▶ [BRIEF]:
Please print the full listing exactly.

-- START OF PROVIDED MATERIAL --

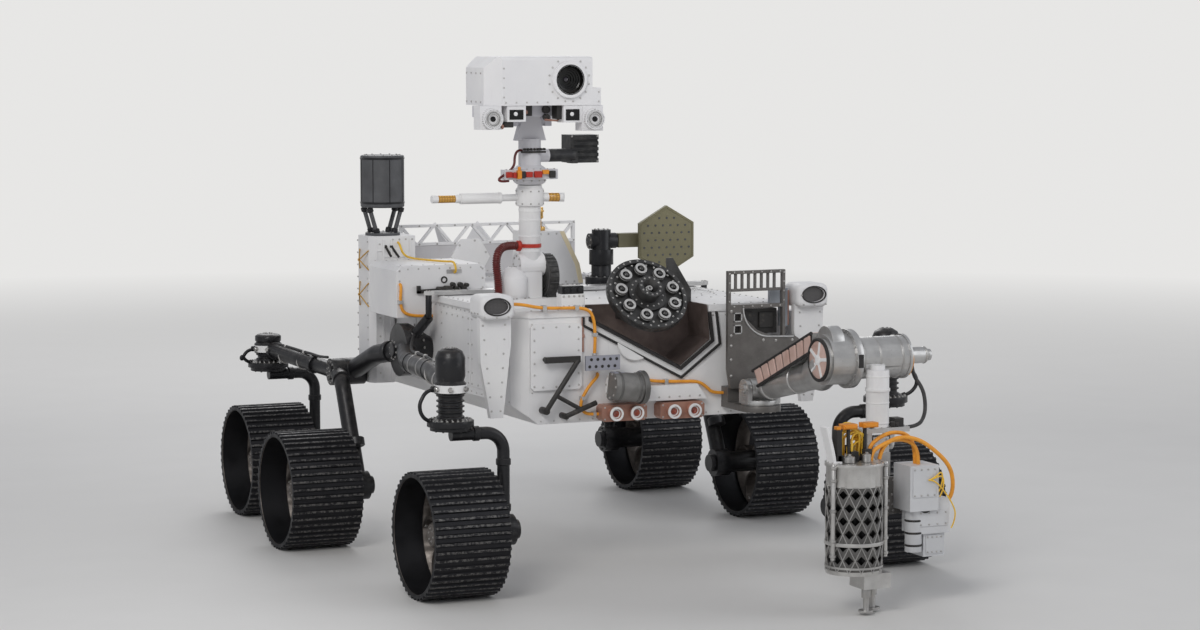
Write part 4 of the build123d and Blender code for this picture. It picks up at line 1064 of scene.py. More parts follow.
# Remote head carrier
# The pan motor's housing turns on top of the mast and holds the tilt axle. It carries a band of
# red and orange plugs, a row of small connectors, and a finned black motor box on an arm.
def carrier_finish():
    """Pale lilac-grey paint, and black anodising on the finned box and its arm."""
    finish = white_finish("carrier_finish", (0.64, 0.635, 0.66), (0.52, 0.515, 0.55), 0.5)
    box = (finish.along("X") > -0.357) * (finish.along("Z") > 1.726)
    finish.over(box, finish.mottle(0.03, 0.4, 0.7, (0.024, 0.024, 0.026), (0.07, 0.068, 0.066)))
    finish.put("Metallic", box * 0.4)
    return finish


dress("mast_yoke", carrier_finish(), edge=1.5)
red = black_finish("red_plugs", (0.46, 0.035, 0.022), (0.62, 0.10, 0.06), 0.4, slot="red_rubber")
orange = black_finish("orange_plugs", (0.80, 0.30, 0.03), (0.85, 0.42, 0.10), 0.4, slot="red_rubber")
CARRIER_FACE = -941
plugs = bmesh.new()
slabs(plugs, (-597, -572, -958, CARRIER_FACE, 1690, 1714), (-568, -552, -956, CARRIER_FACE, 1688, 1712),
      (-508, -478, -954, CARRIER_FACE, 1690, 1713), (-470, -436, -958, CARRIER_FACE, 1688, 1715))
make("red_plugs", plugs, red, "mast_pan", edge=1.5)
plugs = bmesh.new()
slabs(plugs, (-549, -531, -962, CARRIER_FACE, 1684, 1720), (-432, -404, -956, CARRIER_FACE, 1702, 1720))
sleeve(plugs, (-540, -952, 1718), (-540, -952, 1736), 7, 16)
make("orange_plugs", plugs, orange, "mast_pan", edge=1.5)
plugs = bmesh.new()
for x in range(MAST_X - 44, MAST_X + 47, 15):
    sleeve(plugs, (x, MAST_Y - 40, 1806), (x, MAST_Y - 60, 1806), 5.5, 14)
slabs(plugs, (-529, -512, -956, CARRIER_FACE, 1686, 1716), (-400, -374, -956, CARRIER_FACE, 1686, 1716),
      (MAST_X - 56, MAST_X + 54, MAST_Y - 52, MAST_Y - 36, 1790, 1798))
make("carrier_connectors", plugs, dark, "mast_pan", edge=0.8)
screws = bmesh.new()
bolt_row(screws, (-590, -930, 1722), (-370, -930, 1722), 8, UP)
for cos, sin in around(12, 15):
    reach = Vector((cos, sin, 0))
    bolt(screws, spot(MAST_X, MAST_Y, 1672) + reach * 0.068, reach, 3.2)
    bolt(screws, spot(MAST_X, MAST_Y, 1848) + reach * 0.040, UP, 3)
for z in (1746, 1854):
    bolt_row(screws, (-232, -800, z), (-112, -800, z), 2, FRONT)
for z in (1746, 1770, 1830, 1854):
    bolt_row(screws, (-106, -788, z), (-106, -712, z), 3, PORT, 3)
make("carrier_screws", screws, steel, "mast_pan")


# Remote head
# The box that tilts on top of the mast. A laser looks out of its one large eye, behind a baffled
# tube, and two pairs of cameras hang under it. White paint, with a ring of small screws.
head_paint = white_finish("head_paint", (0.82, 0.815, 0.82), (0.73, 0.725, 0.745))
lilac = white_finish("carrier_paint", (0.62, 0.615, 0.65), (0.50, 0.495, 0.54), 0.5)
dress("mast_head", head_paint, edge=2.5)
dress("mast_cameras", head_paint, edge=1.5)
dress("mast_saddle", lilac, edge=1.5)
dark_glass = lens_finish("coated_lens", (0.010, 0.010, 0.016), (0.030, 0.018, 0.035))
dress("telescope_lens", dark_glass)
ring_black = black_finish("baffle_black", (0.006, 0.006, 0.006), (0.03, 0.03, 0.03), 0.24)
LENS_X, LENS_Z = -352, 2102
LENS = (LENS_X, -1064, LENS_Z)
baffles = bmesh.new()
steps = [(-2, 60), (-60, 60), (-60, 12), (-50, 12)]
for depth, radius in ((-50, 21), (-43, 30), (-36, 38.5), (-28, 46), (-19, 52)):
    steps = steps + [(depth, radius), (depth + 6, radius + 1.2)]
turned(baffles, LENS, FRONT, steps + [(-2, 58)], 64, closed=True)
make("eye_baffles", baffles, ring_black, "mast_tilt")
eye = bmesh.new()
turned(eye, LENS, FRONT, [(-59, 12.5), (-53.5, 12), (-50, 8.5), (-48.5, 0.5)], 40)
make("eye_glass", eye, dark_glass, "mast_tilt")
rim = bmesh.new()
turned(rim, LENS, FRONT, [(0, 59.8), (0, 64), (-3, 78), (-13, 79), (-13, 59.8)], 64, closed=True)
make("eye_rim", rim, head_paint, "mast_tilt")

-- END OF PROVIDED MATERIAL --

▶ [WRITTEN ANSWER]:
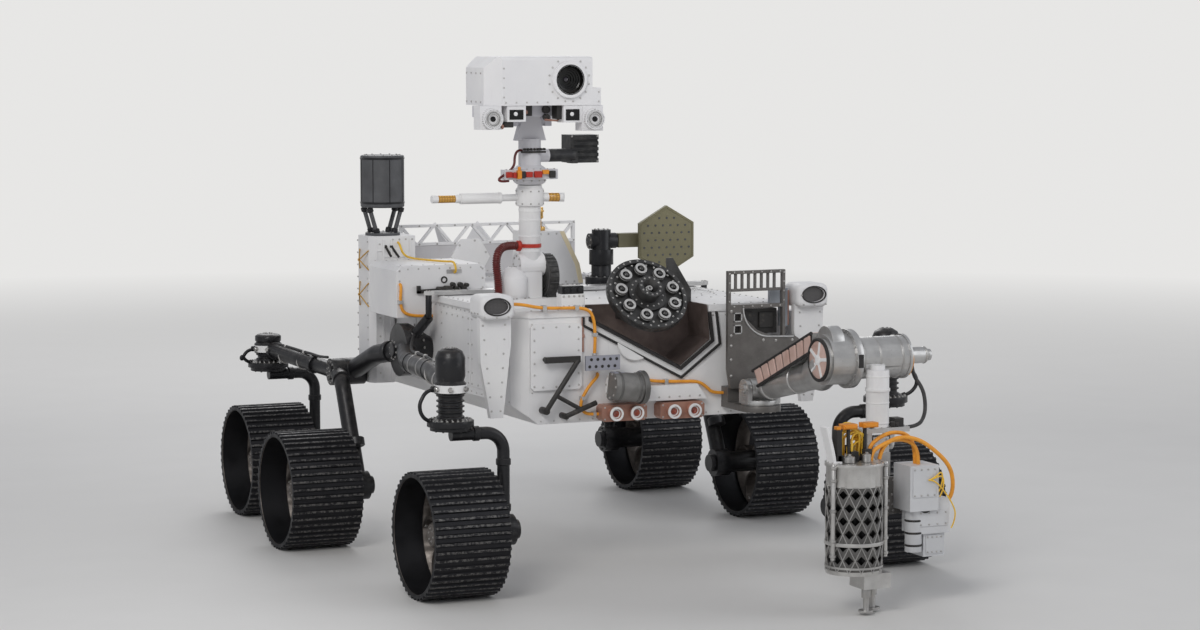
Write part 4 of the build123d and Blender code for this picture. It picks up at line 1064 of scene.py. More parts follow.
# Remote head carrier
# The pan motor's housing turns on top of the mast and holds the tilt axle. It carries a band of
# red and orange plugs, a row of small connectors, and a finned black motor box on an arm.
def carrier_finish():
    """Pale lilac-grey paint, and black anodising on the finned box and its arm."""
    finish = white_finish("carrier_finish", (0.64, 0.635, 0.66), (0.52, 0.515, 0.55), 0.5)
    box = (finish.along("X") > -0.357) * (finish.along("Z") > 1.726)
    finish.over(box, finish.mottle(0.03, 0.4, 0.7, (0.024, 0.024, 0.026), (0.07, 0.068, 0.066)))
    finish.put("Metallic", box * 0.4)
    return finish


dress("mast_yoke", carrier_finish(), edge=1.5)
red = black_finish("red_plugs", (0.46, 0.035, 0.022), (0.62, 0.10, 0.06), 0.4, slot="red_rubber")
orange = black_finish("orange_plugs", (0.80, 0.30, 0.03), (0.85, 0.42, 0.10), 0.4, slot="red_rubber")
CARRIER_FACE = -941
plugs = bmesh.new()
slabs(plugs, (-597, -572, -958, CARRIER_FACE, 1690, 1714), (-568, -552, -956, CARRIER_FACE, 1688, 1712),
      (-508, -478, -954, CARRIER_FACE, 1690, 1713), (-470, -436, -958, CARRIER_FACE, 1688, 1715))
make("red_plugs", plugs, red, "mast_pan", edge=1.5)
plugs = bmesh.new()
slabs(plugs, (-549, -531, -962, CARRIER_FACE, 1684, 1720), (-432, -404, -956, CARRIER_FACE, 1702, 1720))
sleeve(plugs, (-540, -952, 1718), (-540, -952, 1736), 7, 16)
make("orange_plugs", plugs, orange, "mast_pan", edge=1.5)
plugs = bmesh.new()
for x in range(MAST_X - 44, MAST_X + 47, 15):
    sleeve(plugs, (x, MAST_Y - 40, 1806), (x, MAST_Y - 60, 1806), 5.5, 14)
slabs(plugs, (-529, -512, -956, CARRIER_FACE, 1686, 1716), (-400, -374, -956, CARRIER_FACE, 1686, 1716),
      (MAST_X - 56, MAST_X + 54, MAST_Y - 52, MAST_Y - 36, 1790, 1798))
make("carrier_connectors", plugs, dark, "mast_pan", edge=0.8)
screws = bmesh.new()
bolt_row(screws, (-590, -930, 1722), (-370, -930, 1722), 8, UP)
for cos, sin in around(12, 15):
    reach = Vector((cos, sin, 0))
    bolt(screws, spot(MAST_X, MAST_Y, 1672) + reach * 0.068, reach, 3.2)
    bolt(screws, spot(MAST_X, MAST_Y, 1848) + reach * 0.040, UP, 3)
for z in (1746, 1854):
    bolt_row(screws, (-232, -800, z), (-112, -800, z), 2, FRONT)
for z in (1746, 1770, 1830, 1854):
    bolt_row(screws, (-106, -788, z), (-106, -712, z), 3, PORT, 3)
make("carrier_screws", screws, steel, "mast_pan")


# Remote head
# The box that tilts on top of the mast. A laser looks out of its one large eye, behind a baffled
# tube, and two pairs of cameras hang under it. White paint, with a ring of small screws.
head_paint = white_finish("head_paint", (0.82, 0.815, 0.82), (0.73, 0.725, 0.745))
lilac = white_finish("carrier_paint", (0.62, 0.615, 0.65), (0.50, 0.495, 0.54), 0.5)
dress("mast_head", head_paint, edge=2.5)
dress("mast_cameras", head_paint, edge=1.5)
dress("mast_saddle", lilac, edge=1.5)
dark_glass = lens_finish("coated_lens", (0.010, 0.010, 0.016), (0.030, 0.018, 0.035))
dress("telescope_lens", dark_glass)
ring_black = black_finish("baffle_black", (0.006, 0.006, 0.006), (0.03, 0.03, 0.03), 0.24)
LENS_X, LENS_Z = -352, 2102
LENS = (LENS_X, -1064, LENS_Z)
baffles = bmesh.new()
steps = [(-2, 60), (-60, 60), (-60, 12), (-50, 12)]
for depth, radius in ((-50, 21), (-43, 30), (-36, 38.5), (-28, 46), (-19, 52)):
    steps = steps + [(depth, radius), (depth + 6, radius + 1.2)]
turned(baffles, LENS, FRONT, steps + [(-2, 58)], 64, closed=True)
make("eye_baffles", baffles, ring_black, "mast_tilt")
eye = bmesh.new()
turned(eye, LENS, FRONT, [(-59, 12.5), (-53.5, 12), (-50, 8.5), (-48.5, 0.5)], 40)
make("eye_glass", eye, dark_glass, "mast_tilt")
rim = bmesh.new()
turned(rim, LENS, FRONT, [(0, 59.8), (0, 64), (-3, 78), (-13, 79), (-13, 59.8)], 64, closed=True)
make("eye_rim", rim, head_paint, "mast_tilt")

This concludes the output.